A decade on their Bob Marley posters and bongs are long consigned to the junk heap while The Orb themselves feel fiercely quaint: their electro-hippy shtick could date from the late 1960s as easily as the early 1990s for all its current relevance.

Nostalgia, then, was the prevailing mood at the three-piece's Dublin concert. Ostensibly, they were promoting their new album, Bicycles & Tricycles, a drowsy revisiting of their dubby roots.

But with many in the crowd brushing middle age - the band's members are well north of 40 - it was obvious the majority had come to luxuriate in The Orb's past rather than investigate their present.

They can't have been disappointed. Chastened perhaps by years of relative obscurity, The Orb appeared sufficiently appreciative of what remains of their following to dust down a smattering of "hits".

Towers Of Dub emerged as a groggy meander, throbbing and defiantly incoherent; Blue Room was more or less unrecognisable, only its haunting Eastern chant intact. Little Fluffy Clouds was the highlight, with crushing beats and a burbling background melody. Unforgivably, though, the number was divested of its eerie "What were the skies like?" sample, which is a bit like an a cappella rendition of Stairway To Heaven: interesting yet pointless.

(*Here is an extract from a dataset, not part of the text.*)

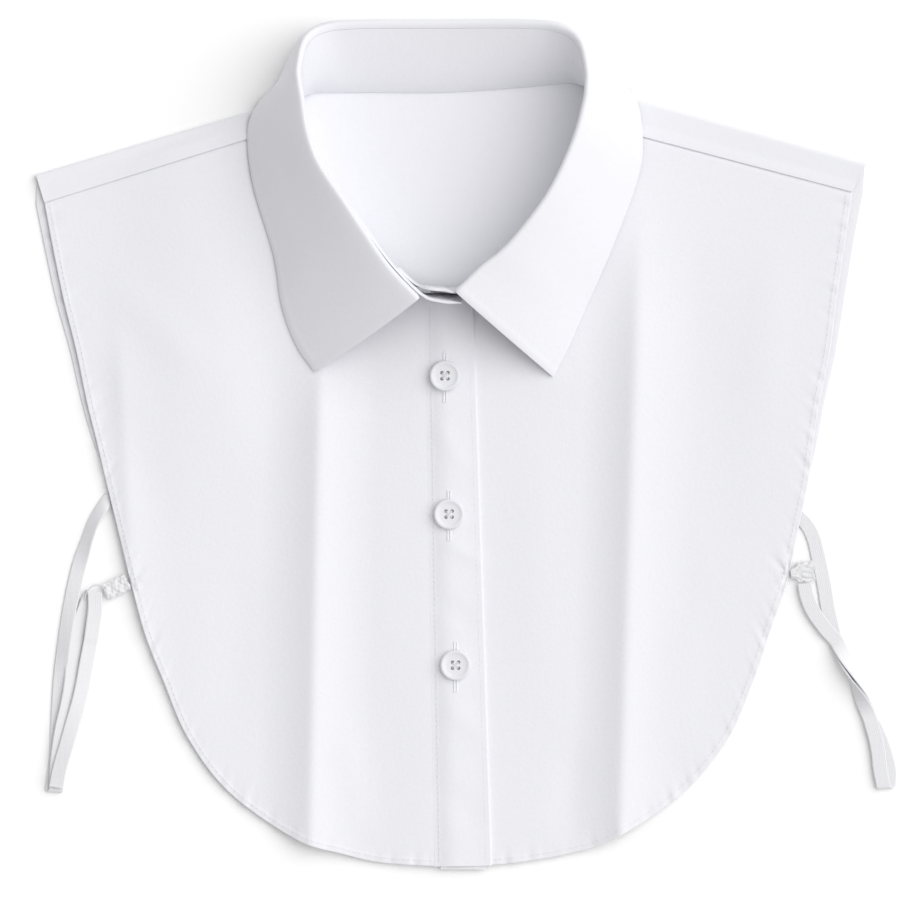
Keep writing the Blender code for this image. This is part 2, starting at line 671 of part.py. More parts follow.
def lathe(profile):
    """A turned solid on the Z axis, from its foot's middle out and up to its top's middle."""
    points, faces, rings = [], [], []
    for radius, height in profile:
        if radius == 0.0:
            rings.append([len(points)] * BUTTON_SIDES)
            points.append((0.0, 0.0, height))
            continue
        rings.append(list(range(len(points), len(points) + BUTTON_SIDES)))
        for k in range(BUTTON_SIDES):
            angle = 2 * math.pi * k / BUTTON_SIDES
            points.append((radius * math.cos(angle), radius * math.sin(angle), height))
    for low, high in zip(rings[:-1], rings[1:]):
        for k in range(BUTTON_SIDES):
            n = (k + 1) % BUTTON_SIDES
            corners = (low[k], low[n], high[n], high[k])
            faces.append(tuple(dict.fromkeys(corners)))
    return points, faces


def hole_cutter():
    """Four round rods where the thread holes go."""
    points, faces = [], []
    depth = BUTTON_PROFILE[2][1]
    for side_x in (-1, 1):
        for side_y in (-1, 1):
            first = len(points)
            for height in (-depth, 2 * depth):
                for k in range(BUTTON_HOLE_SIDES):
                    angle = 2 * math.pi * (k + 0.5) / BUTTON_HOLE_SIDES
                    x = side_x * BUTTON_HOLE_OFFSET + BUTTON_HOLE * math.cos(angle)
                    points.append((x, side_y * BUTTON_HOLE_OFFSET + BUTTON_HOLE * math.sin(angle), height))
            low = list(range(first, first + BUTTON_HOLE_SIDES))
            high = [i + BUTTON_HOLE_SIDES for i in low]
            faces += [tuple(reversed(low)), tuple(high)]
            for k in range(BUTTON_HOLE_SIDES):
                n = (k + 1) % BUTTON_HOLE_SIDES
                faces.append((low[k], low[n], high[n], high[k]))
    cutter = solid("hole_cutter", points, faces, PLASTIC)
    cutter.hide_render = True
    cutter.display_type = "WIRE"
    return cutter


def buttons():
    cutter = hole_cutter()
    first = None
    for name, (x, y) in BUTTONS.items():
        if first is None:
            blank = solid(name, *lathe((*BUTTON_FOOT, *BUTTON_PROFILE)), PLASTIC)
            cut = blank.modifiers.new("holes", "BOOLEAN")
            cut.operation = "DIFFERENCE"
            cut.solver = "EXACT"
            cut.object = cutter
            graph = bpy.context.evaluated_depsgraph_get()
            first = bpy.data.meshes.new_from_object(blank.evaluated_get(graph))
            bpy.data.objects.remove(blank, do_unlink=True)
        made = bpy.data.objects.new(name, first)
        bpy.context.scene.collection.objects.link(made)
        rim = np.array([(x, y + side * BUTTON_FOOT[1][0]) for side in (-1, 1)])
        made.location = (x * MM, y * MM, (front_height(rim).max() + PLACKET_RISE + BUTTON_SEAT) * MM)
    bpy.data.objects.remove(cutter, do_unlink=True)


def tape_line(stretches):
    """The rows along a tape, with a round turn from each stretch up or down to the next."""
    rows = []
    for stretch in stretches:
        line = curve_through(stretch, TAPE_STEPS)
        if rows:
            last, ahead = rows[-1][-1], rows[-1][-1, :2] - rows[-1][-2, :2]
            ahead /= np.linalg.norm(ahead)
            radius = abs(line[0, 2] - last[2]) / 2
            turn = []
            for angle in np.radians(np.linspace(-90.0, 90.0, TAPE_FOLD_STEPS + 1))[1:-1]:
                row = last + (line[0] - last) * (1 + math.sin(angle)) / 2
                row[:2] += ahead * radius * math.cos(angle)
                turn.append(row)
            rows.append(np.array(turn))
        rows.append(line)
    return np.vstack(rows)


def strand(side):
    """One strand of the twisted pair: side is 1 for the one that starts on top and -1 for the other."""
    made = []
    for x, y, across, tilt in RIGHT_TWIST:
        a, t = math.radians(across), math.radians(tilt)
        middle = (TAPE / 2 + STRAND_APART) * abs(math.cos(t)) + TAPE_WIDTH / 2 * abs(math.sin(t))
        away = side * STRAND_APART
        x += -away * math.cos(a) * math.sin(t)
        y += -away * math.sin(a) * math.sin(t)
        made.append((x, y, middle + away * math.cos(t), across, tilt))
    return tuple(made)


def right_stretches():
    down = RIGHT_TAPE_BACK + strand(-1) + RIGHT_TAPE_UPPER
    up = RIGHT_TAPE_LOWER + strand(1)[::-1] + RIGHT_TAPE_FRONT
    return down, up


def tape(name, stretches):
    """An elastic arm loop: a flat tape that follows its rows."""
    line = tape_line(stretches)
    across, tilt = np.radians(line[:, 3]), np.radians(line[:, 4])
    wide = np.stack([np.cos(across) * np.cos(tilt), np.sin(across) * np.cos(tilt), np.sin(tilt)], axis=1)
    lowest = TAPE / 2 * np.abs(np.cos(tilt)) + TAPE_WIDTH / 2 * np.abs(np.sin(tilt)) + TAPE_LOWEST
    line[:, 2] = np.maximum(line[:, 2], lowest)
    grid = np.stack([line[:, :3] - wide * TAPE_WIDTH / 2, line[:, :3] + wide * TAPE_WIDTH / 2], axis=1)
    cloth(name, grid, TAPE, ELASTIC)


def tab(name, start, end, widths, thickness):
    start, end = np.array(start), np.array(end)
    along = (end - start) / np.linalg.norm(end - start)
    shares = even(TAB_STEPS)
    half = np.interp(shares, even(len(widths) - 1), widths)[:, None] / 2
    aside = np.array([-along[1], along[0]]) * half
    line = between(start, end, shares)
    rows = np.stack([line - aside, line + aside], axis=1)
    level = np.full((*rows.shape[:2], 1), TAB_LEVEL)
    cloth(name, np.concatenate([rows, level], axis=-1), thickness, ELASTIC)


def main():
    clear_scene()
    back_panel()
    fronts_and_placket()
    collar_stand()
    collar_leaf()
    buttons()
    tape("strap_left", LEFT_TAPE)
    tape("strap_right", right_stretches())
    for name, row in TABS.items():
        tab(name, *row)


main()
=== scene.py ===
"""The looks of the detachable shirt collar: thin cloth on the solids' forms, its stitches, and the light.

X runs to the right of the garment as it is seen from above, Y up it towards the collar, Z up from the floor.
The tables are in millimetres, and MM turns them into metres. Left and right are those of the viewer.
"""

import math

import bpy
import numpy as np
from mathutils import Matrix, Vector


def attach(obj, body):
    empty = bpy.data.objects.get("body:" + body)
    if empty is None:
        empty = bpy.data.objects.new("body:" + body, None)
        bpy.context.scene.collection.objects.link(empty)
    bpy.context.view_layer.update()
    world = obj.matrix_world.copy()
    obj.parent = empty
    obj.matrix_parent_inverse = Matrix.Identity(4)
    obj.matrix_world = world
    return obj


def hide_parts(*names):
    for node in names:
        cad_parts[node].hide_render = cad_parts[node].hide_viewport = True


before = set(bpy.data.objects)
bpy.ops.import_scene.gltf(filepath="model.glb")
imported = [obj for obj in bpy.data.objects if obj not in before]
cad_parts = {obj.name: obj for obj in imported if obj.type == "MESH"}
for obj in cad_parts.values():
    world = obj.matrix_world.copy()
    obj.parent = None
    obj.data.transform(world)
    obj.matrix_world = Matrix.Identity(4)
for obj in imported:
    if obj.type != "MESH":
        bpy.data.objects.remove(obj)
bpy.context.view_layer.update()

MM = 0.001
TURN = 2 * math.pi
TINY = 1e-12
UPWARD = (0.0, 0.0, 1.0)
# Which way each side lies along X
SIGN = {"left": -1.0, "right": 1.0}
SHARP_ANGLE = math.radians(50)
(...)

The show culminated in the surreal sight of Alex Paterson leading the audience through a bombastic DJ set. Watching the bear-like frontman sway and jive to Eminem's Without Me evoked the sort of reaction you might experience on bumping into Elton John at a open-air rave. Frankly, you were disinclined to believe your eyes.

As you shuffled into the night it occurred that, although The Orb's powers may be in decline, they remain as endearingly daft as ever. What an oddly reassuring thought.

Ed Power

Islands In The Stream at the Helix, Dublin

The Russian physical theatre group Derevo have carved out a reputation in the past few years, particularly as darlings of Edinburgh Festival Fringe. The mix of movement and image has been potent in works such as Red Zone and La Divina Commedia, but Islands In The Stream has a softer centre, as it presents innocent depictions of seaside bliss alongside po-faced positions on the environment and mankind's recklessness at sea.

Jettisoning narrative is all very well, but the sequences of physical set pieces were too varied in originality and impact to sustain momentum. Separated by blackouts, they depicted happy-go-lucky sailors, stern sea captains and all manner of beast below water.

With shaved heads and white make-up the performers embodied the characters with constantly changing physical states and energies. The simpler images lingered more persuasively: towards the end a man jumped in to the waves, and you could feel the exhilaration of the cold water on his body as he played, washed and began to fight against the powerful forces that relentlessly pounded him.

Earlier, two performers slowly lifted two semi-spherical "islands" and carried them towards a single small suspended silver globe that looked like a Christmas decoration. Eventually, they came together to form a bigger sphere, engulfing the smaller one. It was limpid, yet the metaphor was powerful, as was a much bigger inflatable ball that simultaneously suggested Earth, womb and creature as it softly bounced across the stage. The loud and austere soundscape of Roman Dubinnikov had no such subtlety, but Falk Dittrich's stunning lighting lent mood and magic, creating wondrous worlds above and below the waterline.

But in spite of misgivings about the shape of the overall work the physical depiction of the fragility of man in the face of the untameable sea was elating and enduring. This made it all the more frustrating when a voice-over was felt necessary to explain away the sensual and wind things up at the end.